Conversa Fora
Por Luciana Nóbrega
Março — quando as águas sabem mais do que nós
"São as águas de março fechando o verão."
A primeira vez que se ouve essa frase pode parecer só mais uma rima bonita. Mas não é. Ela carrega dentro de si uma sabedoria antiga, dessas que a natureza ensina sem levantar a voz. Nessa possível metáfora: Março chega como quem limpa — lava telhados, quintais e também o que mora por dentro. Assim como o que há dentro de si. É o mês em que o céu chora por nós, quando ainda não conseguimos. E há uma certa beleza melancólica nisso: nas coisas que desmancham pra dar espaço ao que virá. Porque há recomeços que só brotam depois da lama.
A música Águas de Março, escrita por Tom Jobim, eternizou esse movimento com uma genialidade rara — o tipo de obra que, quanto mais se escuta, mais revela. Na gravação que fez com Elis Regina, há algo que transcende técnica: é entrega. Elis, com sua voz cortante e viva, encontra em Tom a contenção exata, a medida justa entre caos e equilíbrio. Juntos, eles não apenas cantam uma música; eles encenam um ciclo, uma coreografia da existência. E nos bastidores havia toda uma aflição entre os dois não revelada na interpretação, que só sabemos dos livros, do filem e das histórias que ficam, mas que ali está completamente camuflada em uma harmonia sem medida e sem descrição em palavras que só mesmo grandes ícones como eles, conseguiriam imprimir tão discretamente e porem tão bem, que jamais se lê a possível desarmonia que também enssoava naqueles ares históricos.

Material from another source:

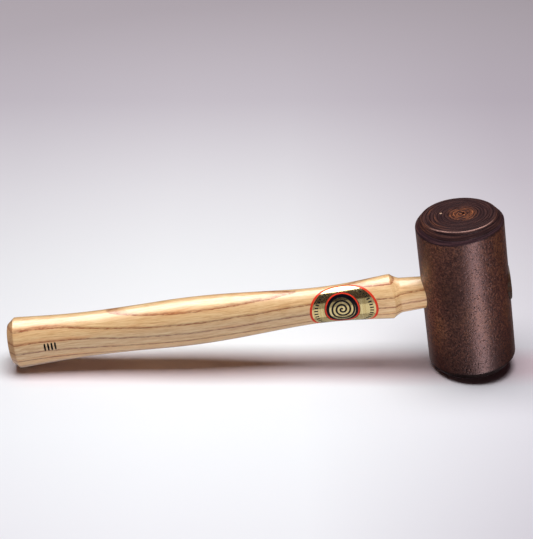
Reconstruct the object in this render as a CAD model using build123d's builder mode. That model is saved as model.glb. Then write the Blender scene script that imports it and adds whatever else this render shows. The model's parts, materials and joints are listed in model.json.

“É pau, é pedra, é o fim do caminho / É um resto de toco, é um pouco sozinho...” — nesse trecho, o cotidiano se transforma em poesia. A lista quase infinita de elementos parece desconexa, mas ali está o mundo. As coisas pequenas, as dores miúdas, as pausas e os passos. Tudo vira símbolo. Tudo é vida.
Ah quem diga que os ares já não são mais os mesmos e que as chuvas agora se fecham em outros meses, porem a analogia já imprimiu-se no tempo, na história na bela poesia das comparações, que independe do mês que se dê a natureza está ai e compoe como Tom, este cenário.
E então ela fecha o ciclo: “É a promessa de vida no teu coração.” Como quem diz que, depois da tormenta, algo sempre floresce. E que a vida, apesar do peso e do barro, insiste. Tom e Elis entenderam isso profundamente. Eles não só compuseram o canto e interpretação, dessa riquesa cultural que não é mais apenas uma canção — eles nos ensinaram a ouvir o tempo. E é onde se pode dizer que o interprete vira um pouquinho autor, parceiro em sua colocação e verdade. Verdade que soma e que não transpassa a realidade autoral, mas acrescenta e imprimi a verdade e a esencia nela!
Março, assim como a música, é convite e metáfora. É quando a terra se prepara para germinar — e a gente também. Basta respeitar o silêncio da chuva e confiar que, no fim das contas, a natureza sabe mais do que nós. E se não chover em março, então a gente cria a chuva em nossos pensamentos e nas lembranças melodicas de suas águas e das águas de Tom e revivendo as emoções, e a beleza da poesia implicita nas memorias que por si só fazem chover, supoem-se que até as águas imaginárias se tornaram nossas ! As " águas de março" então concretizam-se tombadas, se não em nossas vidas, mas na arte que florece delas!